Exercise requirements:
Write out the data below in full. Keep it exact.

Source material:
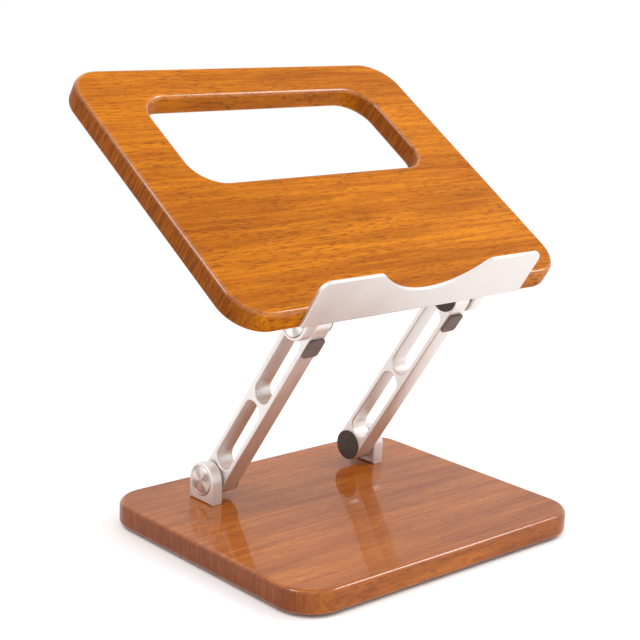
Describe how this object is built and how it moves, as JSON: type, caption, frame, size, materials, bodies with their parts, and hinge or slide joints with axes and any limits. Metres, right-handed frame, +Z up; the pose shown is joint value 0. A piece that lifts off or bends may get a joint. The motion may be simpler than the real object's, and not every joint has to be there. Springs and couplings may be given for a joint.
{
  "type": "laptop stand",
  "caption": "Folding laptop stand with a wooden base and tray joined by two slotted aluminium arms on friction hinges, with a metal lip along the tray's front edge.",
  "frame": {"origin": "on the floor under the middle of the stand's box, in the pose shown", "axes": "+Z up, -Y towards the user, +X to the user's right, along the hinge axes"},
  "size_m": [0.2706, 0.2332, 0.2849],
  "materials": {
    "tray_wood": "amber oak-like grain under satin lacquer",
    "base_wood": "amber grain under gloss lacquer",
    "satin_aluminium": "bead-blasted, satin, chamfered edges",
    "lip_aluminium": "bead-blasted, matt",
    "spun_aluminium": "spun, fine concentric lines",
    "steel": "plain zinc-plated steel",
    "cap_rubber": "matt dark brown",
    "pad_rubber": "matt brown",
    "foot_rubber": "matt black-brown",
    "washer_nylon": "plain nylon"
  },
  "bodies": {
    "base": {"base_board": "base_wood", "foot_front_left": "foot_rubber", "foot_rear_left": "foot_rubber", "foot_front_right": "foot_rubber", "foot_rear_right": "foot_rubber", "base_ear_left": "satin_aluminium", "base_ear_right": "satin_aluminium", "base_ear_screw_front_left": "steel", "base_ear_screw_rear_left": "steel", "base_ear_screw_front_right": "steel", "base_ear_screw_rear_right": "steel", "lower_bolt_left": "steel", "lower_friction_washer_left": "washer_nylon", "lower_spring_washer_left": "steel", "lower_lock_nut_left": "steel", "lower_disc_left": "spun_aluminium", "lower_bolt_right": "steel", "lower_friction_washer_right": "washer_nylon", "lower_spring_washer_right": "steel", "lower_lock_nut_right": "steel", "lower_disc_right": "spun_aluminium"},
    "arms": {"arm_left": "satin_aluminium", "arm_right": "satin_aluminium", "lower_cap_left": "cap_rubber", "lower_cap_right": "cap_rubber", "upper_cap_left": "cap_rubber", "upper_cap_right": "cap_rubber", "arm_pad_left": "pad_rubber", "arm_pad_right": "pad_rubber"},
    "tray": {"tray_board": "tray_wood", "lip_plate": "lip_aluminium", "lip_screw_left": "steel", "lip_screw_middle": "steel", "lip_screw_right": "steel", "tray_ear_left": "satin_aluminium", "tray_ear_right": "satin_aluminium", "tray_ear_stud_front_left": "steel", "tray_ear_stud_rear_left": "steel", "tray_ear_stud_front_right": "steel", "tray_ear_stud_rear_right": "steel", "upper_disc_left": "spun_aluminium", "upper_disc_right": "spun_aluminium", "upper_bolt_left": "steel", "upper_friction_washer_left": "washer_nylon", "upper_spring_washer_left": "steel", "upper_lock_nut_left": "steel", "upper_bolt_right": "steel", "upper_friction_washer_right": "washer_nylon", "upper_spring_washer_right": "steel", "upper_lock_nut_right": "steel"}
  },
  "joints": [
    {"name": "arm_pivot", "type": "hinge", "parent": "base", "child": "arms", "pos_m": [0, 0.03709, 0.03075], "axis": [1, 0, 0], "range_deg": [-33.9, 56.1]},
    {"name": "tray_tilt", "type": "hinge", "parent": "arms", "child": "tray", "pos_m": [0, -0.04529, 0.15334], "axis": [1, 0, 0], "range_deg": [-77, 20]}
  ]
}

Final answer:
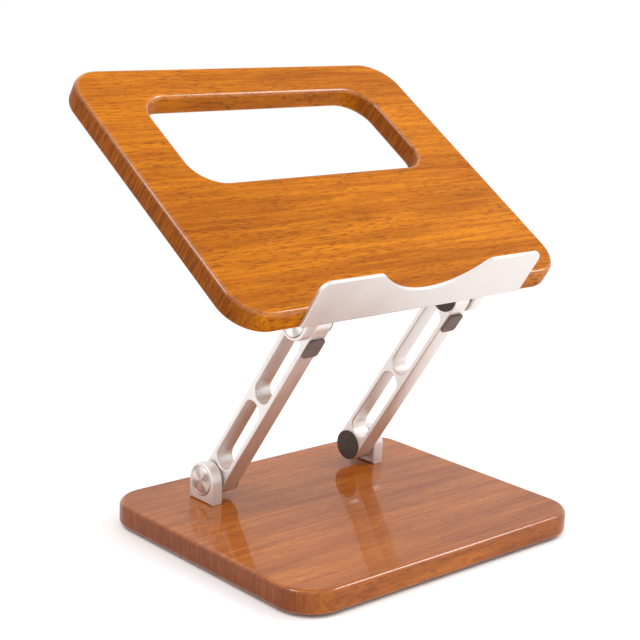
Describe how this object is built and how it moves, as JSON: type, caption, frame, size, materials, bodies with their parts, and hinge or slide joints with axes and any limits. Metres, right-handed frame, +Z up; the pose shown is joint value 0. A piece that lifts off or bends may get a joint. The motion may be simpler than the real object's, and not every joint has to be there. Springs and couplings may be given for a joint.
{
  "type": "laptop stand",
  "caption": "Folding laptop stand with a wooden base and tray joined by two slotted aluminium arms on friction hinges, with a metal lip along the tray's front edge.",
  "frame": {"origin": "on the floor under the middle of the stand's box, in the pose shown", "axes": "+Z up, -Y towards the user, +X to the user's right, along the hinge axes"},
  "size_m": [0.2706, 0.2332, 0.2849],
  "materials": {
    "tray_wood": "amber oak-like grain under satin lacquer",
    "base_wood": "amber grain under gloss lacquer",
    "satin_aluminium": "bead-blasted, satin, chamfered edges",
    "lip_aluminium": "bead-blasted, matt",
    "spun_aluminium": "spun, fine concentric lines",
    "steel": "plain zinc-plated steel",
    "cap_rubber": "matt dark brown",
    "pad_rubber": "matt brown",
    "foot_rubber": "matt black-brown",
    "washer_nylon": "plain nylon"
  },
  "bodies": {
    "base": {"base_board": "base_wood", "foot_front_left": "foot_rubber", "foot_rear_left": "foot_rubber", "foot_front_right": "foot_rubber", "foot_rear_right": "foot_rubber", "base_ear_left": "satin_aluminium", "base_ear_right": "satin_aluminium", "base_ear_screw_front_left": "steel", "base_ear_screw_rear_left": "steel", "base_ear_screw_front_right": "steel", "base_ear_screw_rear_right": "steel", "lower_bolt_left": "steel", "lower_friction_washer_left": "washer_nylon", "lower_spring_washer_left": "steel", "lower_lock_nut_left": "steel", "lower_disc_left": "spun_aluminium", "lower_bolt_right": "steel", "lower_friction_washer_right": "washer_nylon", "lower_spring_washer_right": "steel", "lower_lock_nut_right": "steel", "lower_disc_right": "spun_aluminium"},
    "arms": {"arm_left": "satin_aluminium", "arm_right": "satin_aluminium", "lower_cap_left": "cap_rubber", "lower_cap_right": "cap_rubber", "upper_cap_left": "cap_rubber", "upper_cap_right": "cap_rubber", "arm_pad_left": "pad_rubber", "arm_pad_right": "pad_rubber"},
    "tray": {"tray_board": "tray_wood", "lip_plate": "lip_aluminium", "lip_screw_left": "steel", "lip_screw_middle": "steel", "lip_screw_right": "steel", "tray_ear_left": "satin_aluminium", "tray_ear_right": "satin_aluminium", "tray_ear_stud_front_left": "steel", "tray_ear_stud_rear_left": "steel", "tray_ear_stud_front_right": "steel", "tray_ear_stud_rear_right": "steel", "upper_disc_left": "spun_aluminium", "upper_disc_right": "spun_aluminium", "upper_bolt_left": "steel", "upper_friction_washer_left": "washer_nylon", "upper_spring_washer_left": "steel", "upper_lock_nut_left": "steel", "upper_bolt_right": "steel", "upper_friction_washer_right": "washer_nylon", "upper_spring_washer_right": "steel", "upper_lock_nut_right": "steel"}
  },
  "joints": [
    {"name": "arm_pivot", "type": "hinge", "parent": "base", "child": "arms", "pos_m": [0, 0.03709, 0.03075], "axis": [1, 0, 0], "range_deg": [-33.9, 56.1]},
    {"name": "tray_tilt", "type": "hinge", "parent": "arms", "child": "tray", "pos_m": [0, -0.04529, 0.15334], "axis": [1, 0, 0], "range_deg": [-77, 20]}
  ]
}